Records that describe objects
★ ★ ★
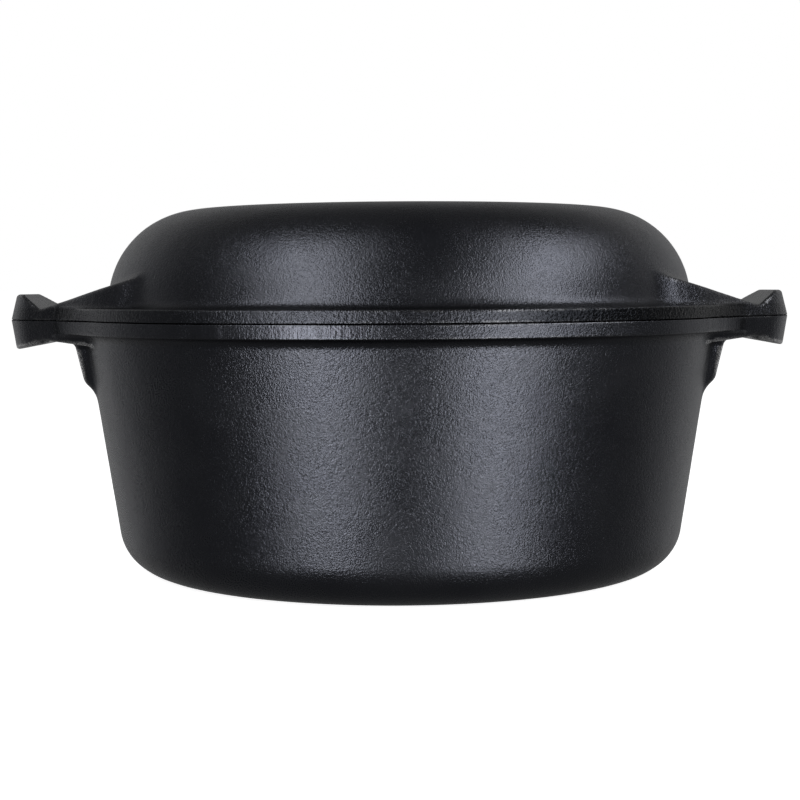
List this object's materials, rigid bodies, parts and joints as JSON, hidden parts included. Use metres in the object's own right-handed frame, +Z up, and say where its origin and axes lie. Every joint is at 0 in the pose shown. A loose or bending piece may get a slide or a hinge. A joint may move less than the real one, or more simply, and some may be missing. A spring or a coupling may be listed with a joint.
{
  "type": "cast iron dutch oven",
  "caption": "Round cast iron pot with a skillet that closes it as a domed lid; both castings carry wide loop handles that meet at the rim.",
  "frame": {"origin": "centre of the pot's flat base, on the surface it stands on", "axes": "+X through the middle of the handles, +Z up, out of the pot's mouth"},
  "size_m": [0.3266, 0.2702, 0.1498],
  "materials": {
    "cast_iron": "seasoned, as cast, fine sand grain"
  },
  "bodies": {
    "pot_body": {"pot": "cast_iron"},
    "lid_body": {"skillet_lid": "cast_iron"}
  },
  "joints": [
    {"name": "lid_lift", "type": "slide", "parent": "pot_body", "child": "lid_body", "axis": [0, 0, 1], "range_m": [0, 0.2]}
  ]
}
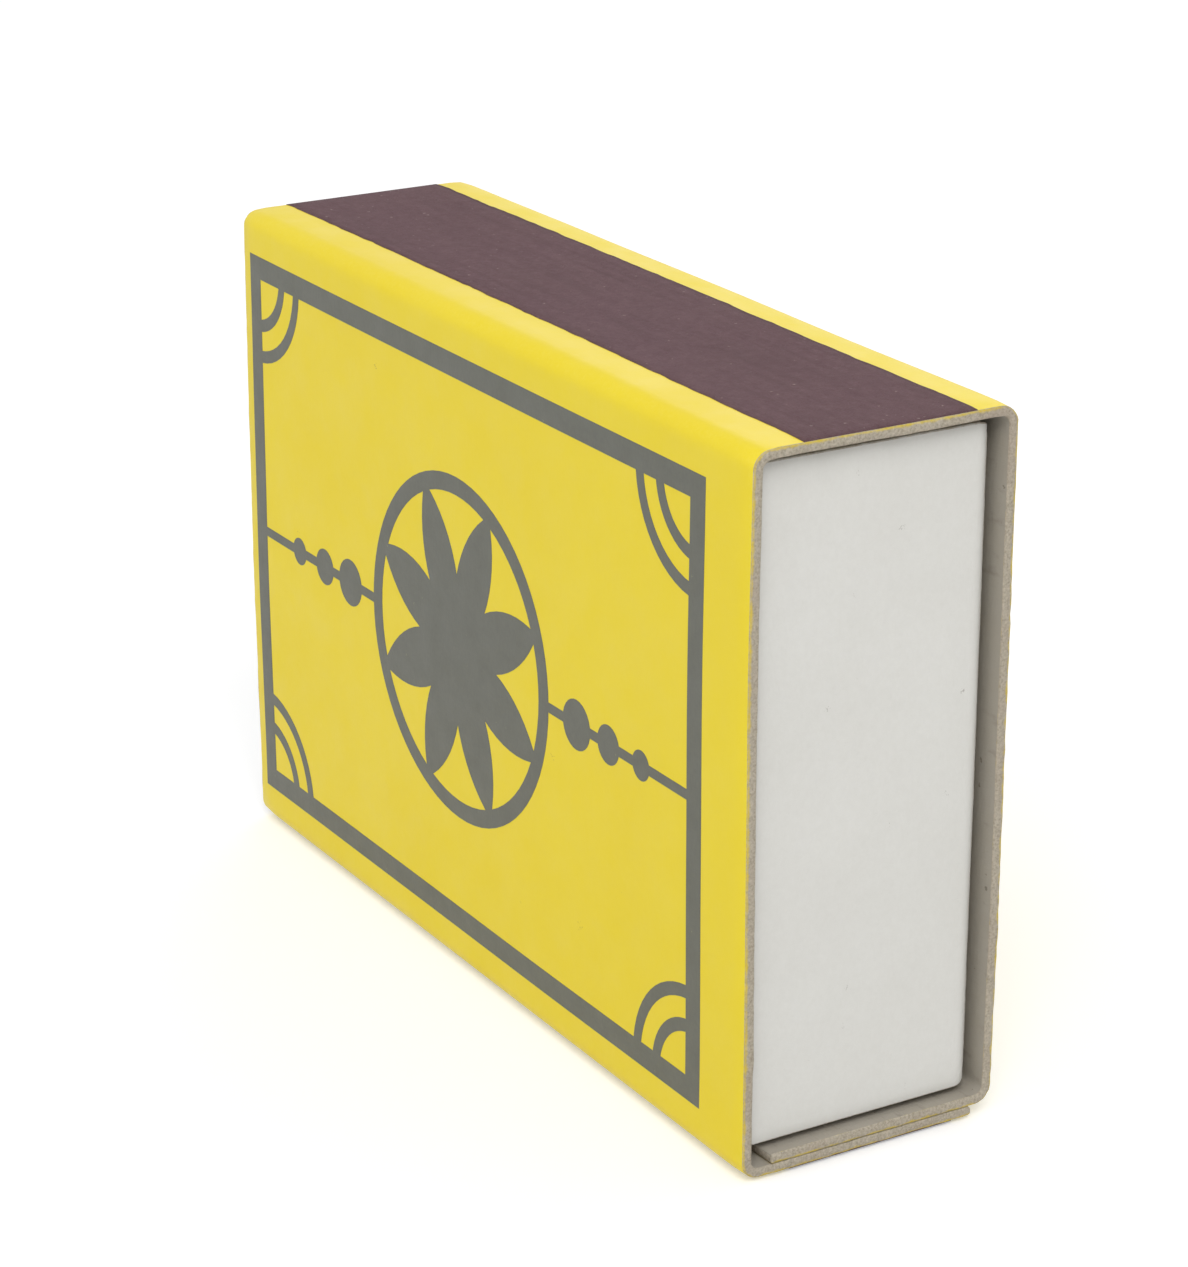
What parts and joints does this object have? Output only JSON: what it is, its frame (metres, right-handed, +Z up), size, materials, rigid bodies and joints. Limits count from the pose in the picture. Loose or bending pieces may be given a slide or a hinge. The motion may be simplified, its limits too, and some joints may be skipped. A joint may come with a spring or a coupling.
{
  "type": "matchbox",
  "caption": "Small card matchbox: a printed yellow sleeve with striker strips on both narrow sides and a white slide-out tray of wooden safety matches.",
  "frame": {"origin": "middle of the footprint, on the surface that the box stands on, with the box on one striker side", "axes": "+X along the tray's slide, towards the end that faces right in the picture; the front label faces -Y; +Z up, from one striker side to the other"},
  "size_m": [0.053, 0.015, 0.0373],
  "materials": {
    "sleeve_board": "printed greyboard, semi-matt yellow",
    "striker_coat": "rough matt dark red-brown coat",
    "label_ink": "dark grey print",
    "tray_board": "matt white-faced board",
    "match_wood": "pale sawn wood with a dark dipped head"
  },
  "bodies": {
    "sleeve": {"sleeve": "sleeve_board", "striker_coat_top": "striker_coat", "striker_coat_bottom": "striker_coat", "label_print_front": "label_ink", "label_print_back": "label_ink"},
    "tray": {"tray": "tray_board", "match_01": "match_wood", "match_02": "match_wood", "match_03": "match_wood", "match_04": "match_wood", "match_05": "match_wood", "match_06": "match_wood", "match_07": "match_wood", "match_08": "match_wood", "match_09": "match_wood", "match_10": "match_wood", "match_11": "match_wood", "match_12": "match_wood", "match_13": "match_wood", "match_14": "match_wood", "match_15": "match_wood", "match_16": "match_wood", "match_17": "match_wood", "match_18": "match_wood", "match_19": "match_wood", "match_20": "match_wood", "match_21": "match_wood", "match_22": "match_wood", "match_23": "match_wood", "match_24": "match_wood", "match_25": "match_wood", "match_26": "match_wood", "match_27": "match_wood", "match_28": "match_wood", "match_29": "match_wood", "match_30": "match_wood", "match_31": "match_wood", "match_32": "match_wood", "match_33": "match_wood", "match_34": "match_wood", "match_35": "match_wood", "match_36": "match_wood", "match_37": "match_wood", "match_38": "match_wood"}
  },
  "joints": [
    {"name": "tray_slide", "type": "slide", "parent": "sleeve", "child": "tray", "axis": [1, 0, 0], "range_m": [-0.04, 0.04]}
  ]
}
★ ★ ★
WRITTEN EXERCISE →
Among the lines of the records above, count those holding the string "pose", and report only the number.

THE ANSWER →
2